■ **Data segment**

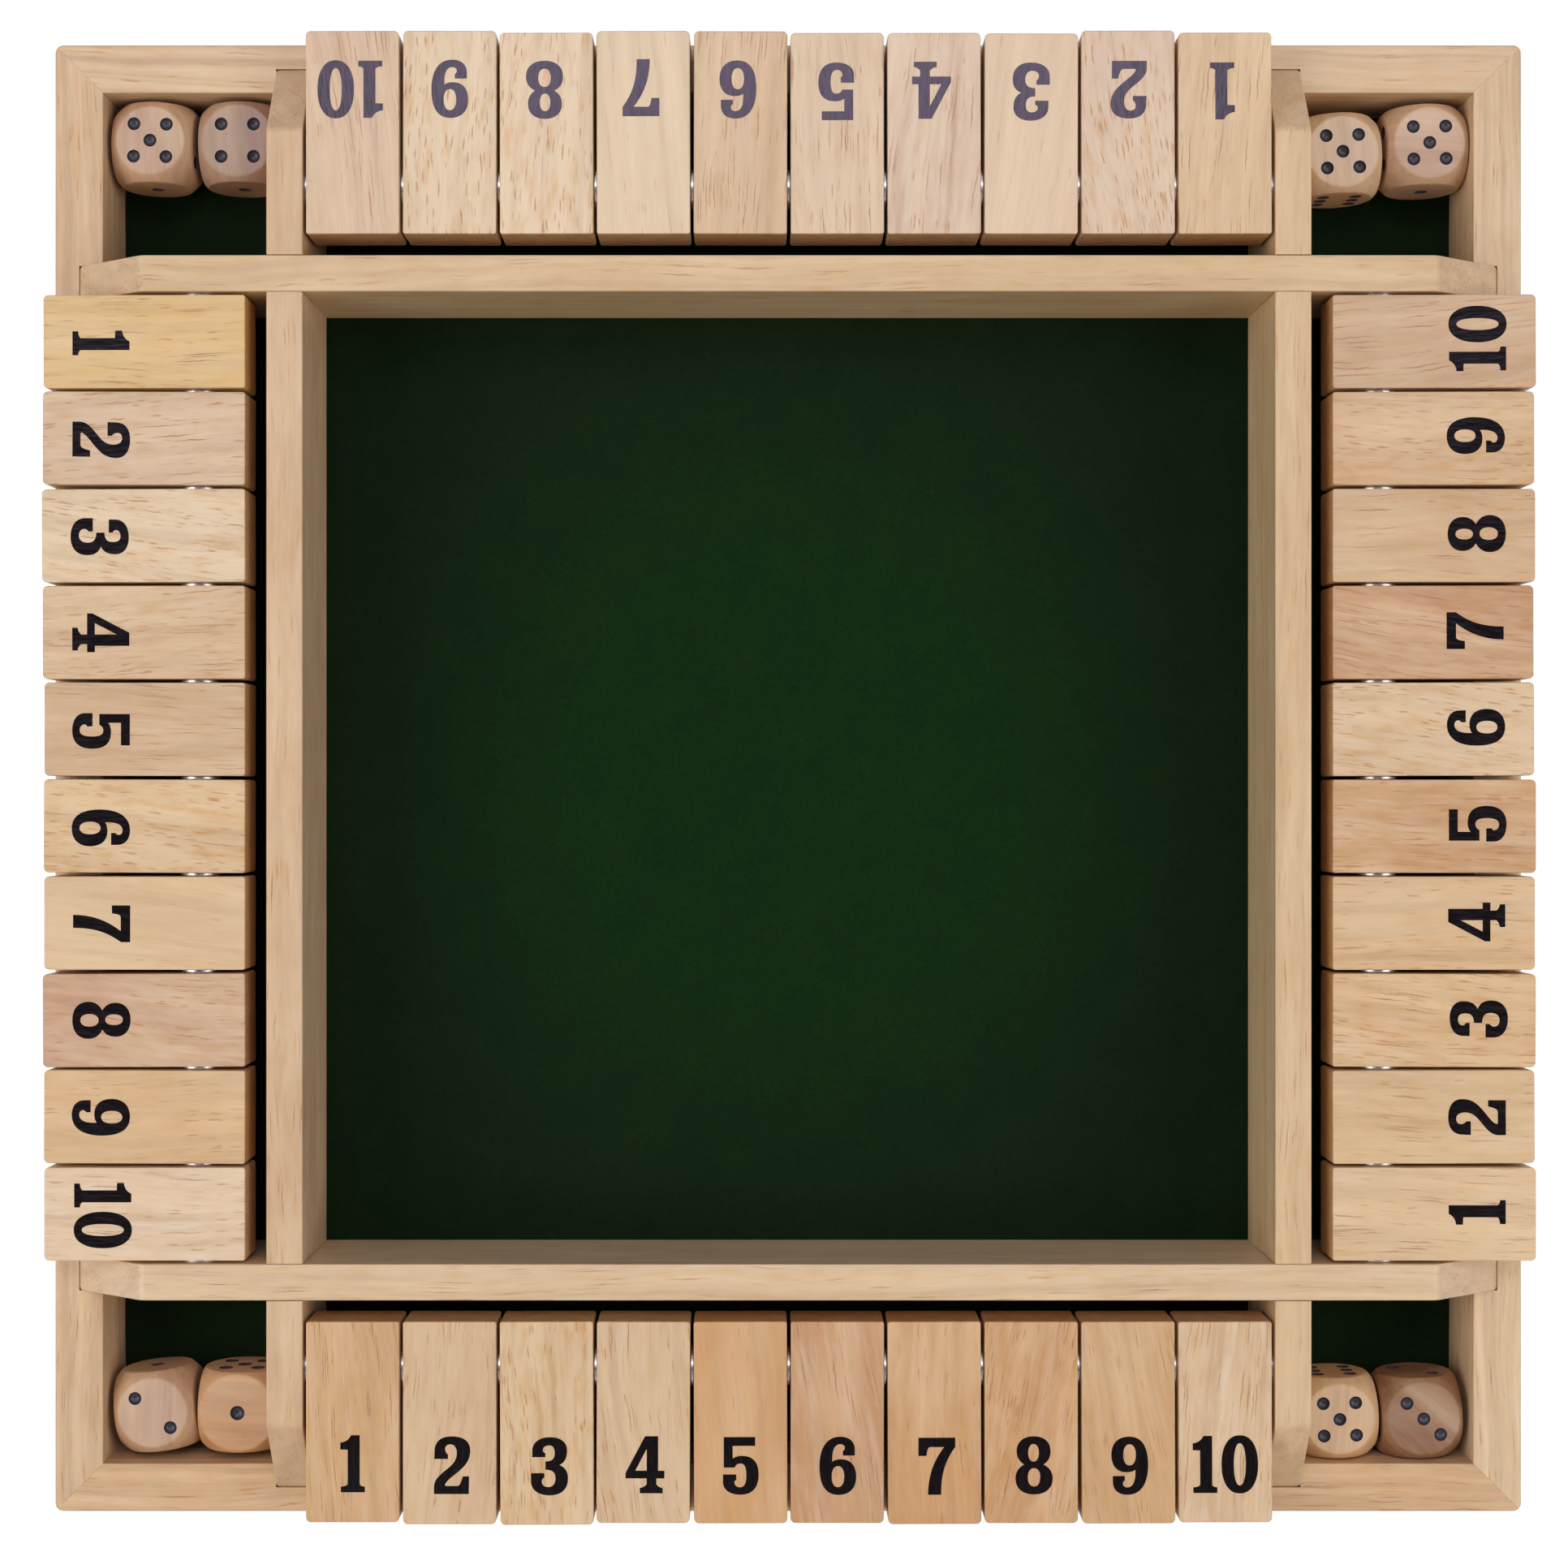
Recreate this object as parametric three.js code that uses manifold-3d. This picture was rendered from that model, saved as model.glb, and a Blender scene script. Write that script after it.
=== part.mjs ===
// Shut the box game for four players: four rows of ten numbered tiles on steel rods round a felt-lined
// throwing tray, and two dice in a small tray at each corner.
// Millimetres, +Z up. The origin is the middle of the underside. The front row lies towards -Y.

import * as THREE from 'three';
import * as BufferGeometryUtils from 'three/addons/utils/BufferGeometryUtils.js';
import Module from 'manifold-3d';

// Tiles. A tile lies flat on the outer frame at rest and flips about its rod on to the rail.
const tilesPerRow = 10;
const tileWidth = 18.1;
const tileThick = 11.1;
const tileHeel = 9.7; // from the rod's axis to the tile's inner end
const tileCorner = 1.2; // radius of the four upright edges
const tileEdge = 0.4; // softened edge round the top face and the bottom face
const tileLip = 0.65; // how far the frame reaches past the tile's outer end
const swingGap = 2.57; // free space between the turning heel and the rail

// Rods and the washers on them
const rodRadius = 1.5;
const tilePlay = 0.05; // radial running clearance of a tile on its rod
const rodSeatPlay = 0.03; // radial clearance of the rod's end in its hole
const rodHoleDepth = 5;
const rodEndPlay = 0.2; // free length at each end of the rod
const washerRadius = 3.5;
const washerThick = 0.5;
const washerPlay = 0.05; // free space on each face of a washer

// Rails, which cross in half-lap joints
const railThick = 7;
const railEdge = 0.7;
const railTongue = 4.6; // how far a rail's end reaches into the frame
const railSlopeRun = 14.6; // length of the sloping end, seen from above
const lapPlay = 0.1; // free space on each side of a lap joint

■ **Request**
Copy out all of the data exactly, leaving nothing out.

■ **Output of the exercise**
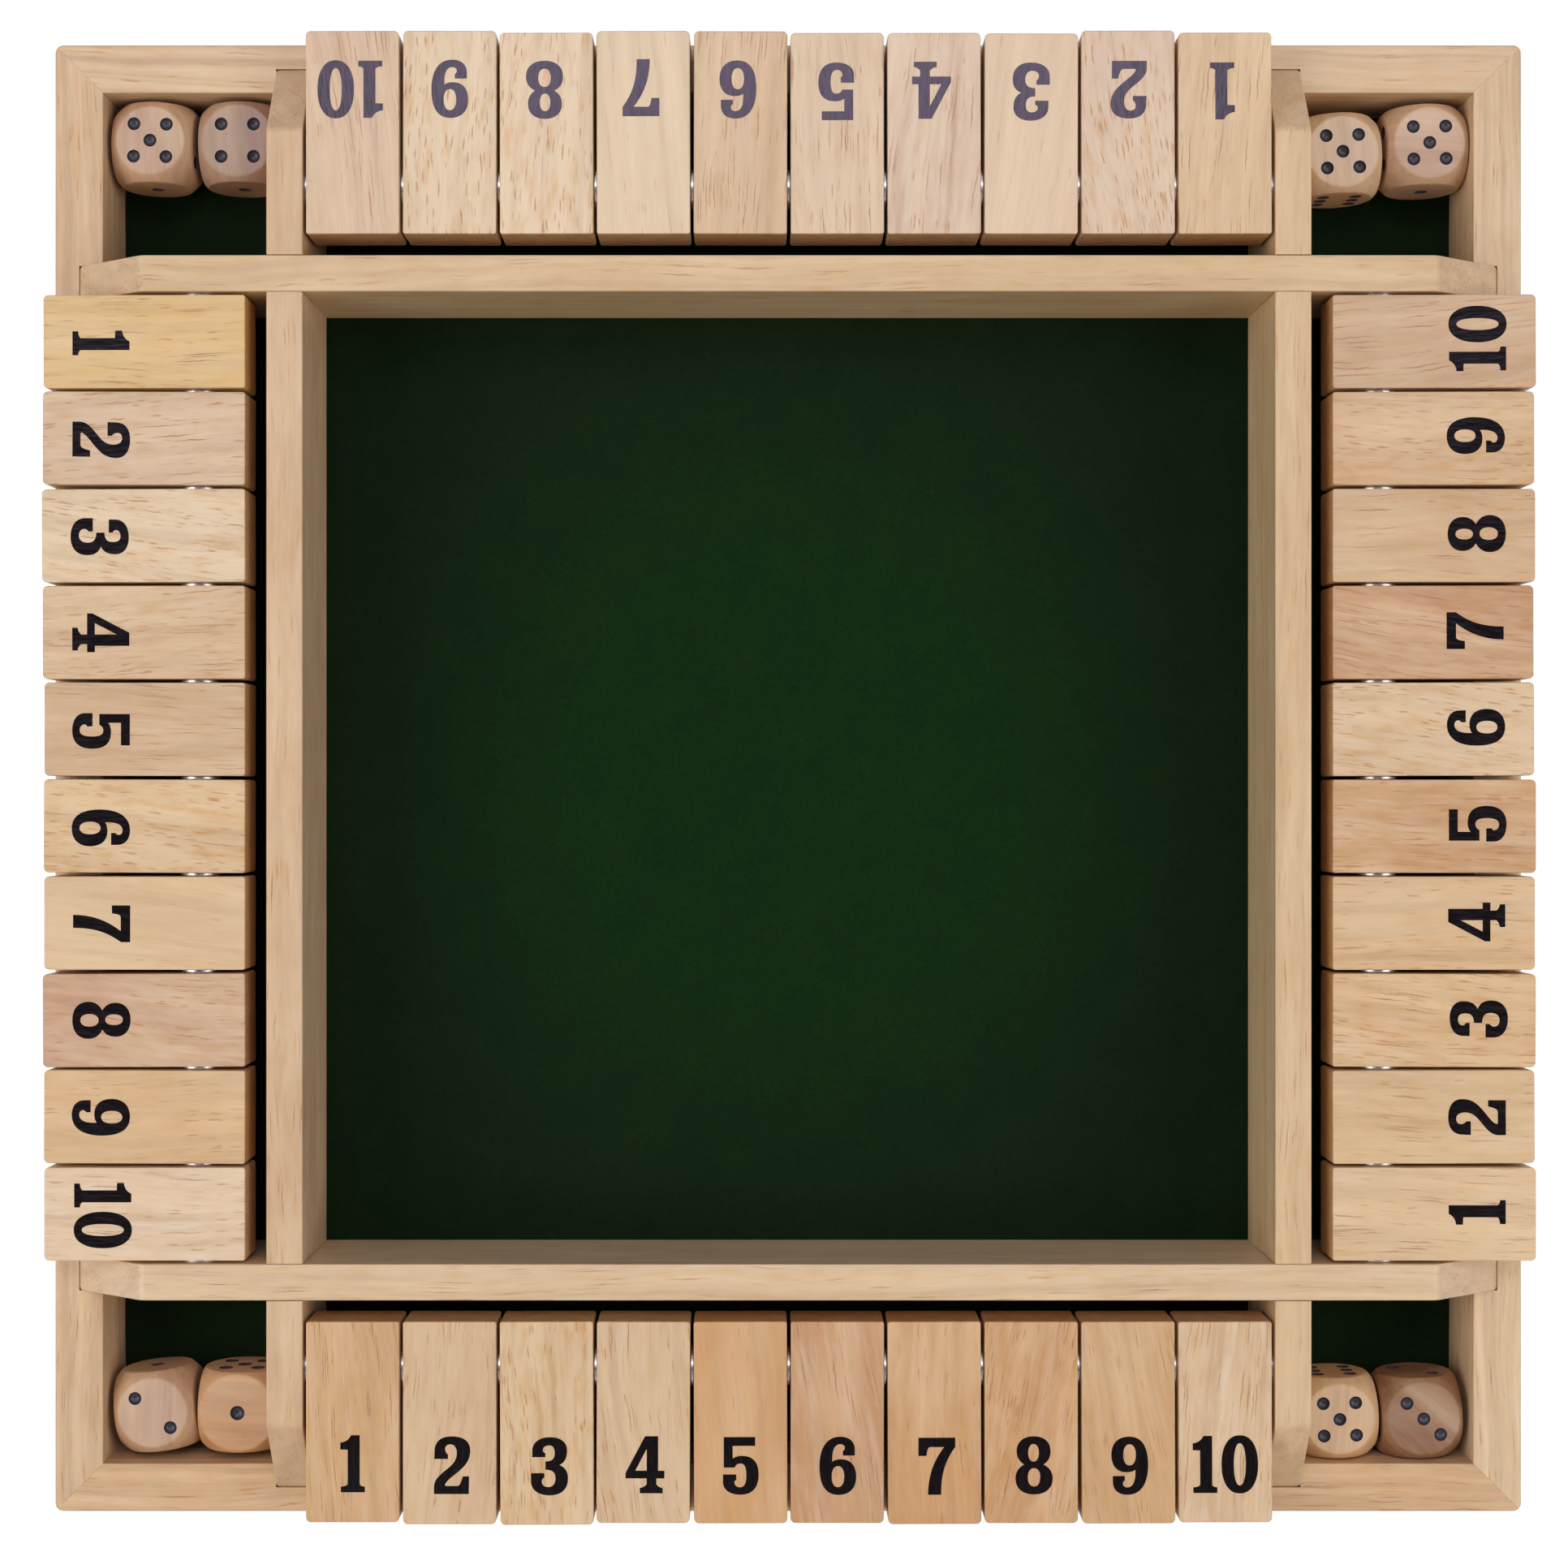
Recreate this object as parametric three.js code that uses manifold-3d. This picture was rendered from that model, saved as model.glb, and a Blender scene script. Write that script after it.
=== part.mjs ===
// Shut the box game for four players: four rows of ten numbered tiles on steel rods round a felt-lined
// throwing tray, and two dice in a small tray at each corner.
// Millimetres, +Z up. The origin is the middle of the underside. The front row lies towards -Y.

import * as THREE from 'three';
import * as BufferGeometryUtils from 'three/addons/utils/BufferGeometryUtils.js';
import Module from 'manifold-3d';

// Tiles. A tile lies flat on the outer frame at rest and flips about its rod on to the rail.
const tilesPerRow = 10;
const tileWidth = 18.1;
const tileThick = 11.1;
const tileHeel = 9.7; // from the rod's axis to the tile's inner end
const tileCorner = 1.2; // radius of the four upright edges
const tileEdge = 0.4; // softened edge round the top face and the bottom face
const tileLip = 0.65; // how far the frame reaches past the tile's outer end
const swingGap = 2.57; // free space between the turning heel and the rail

// Rods and the washers on them
const rodRadius = 1.5;
const tilePlay = 0.05; // radial running clearance of a tile on its rod
const rodSeatPlay = 0.03; // radial clearance of the rod's end in its hole
const rodHoleDepth = 5;
const rodEndPlay = 0.2; // free length at each end of the rod
const washerRadius = 3.5;
const washerThick = 0.5;
const washerPlay = 0.05; // free space on each face of a washer

// Rails, which cross in half-lap joints
const railThick = 7;
const railEdge = 0.7;
const railTongue = 4.6; // how far a rail's end reaches into the frame
const railSlopeRun = 14.6; // length of the sloping end, seen from above
const lapPlay = 0.1; // free space on each side of a lap joint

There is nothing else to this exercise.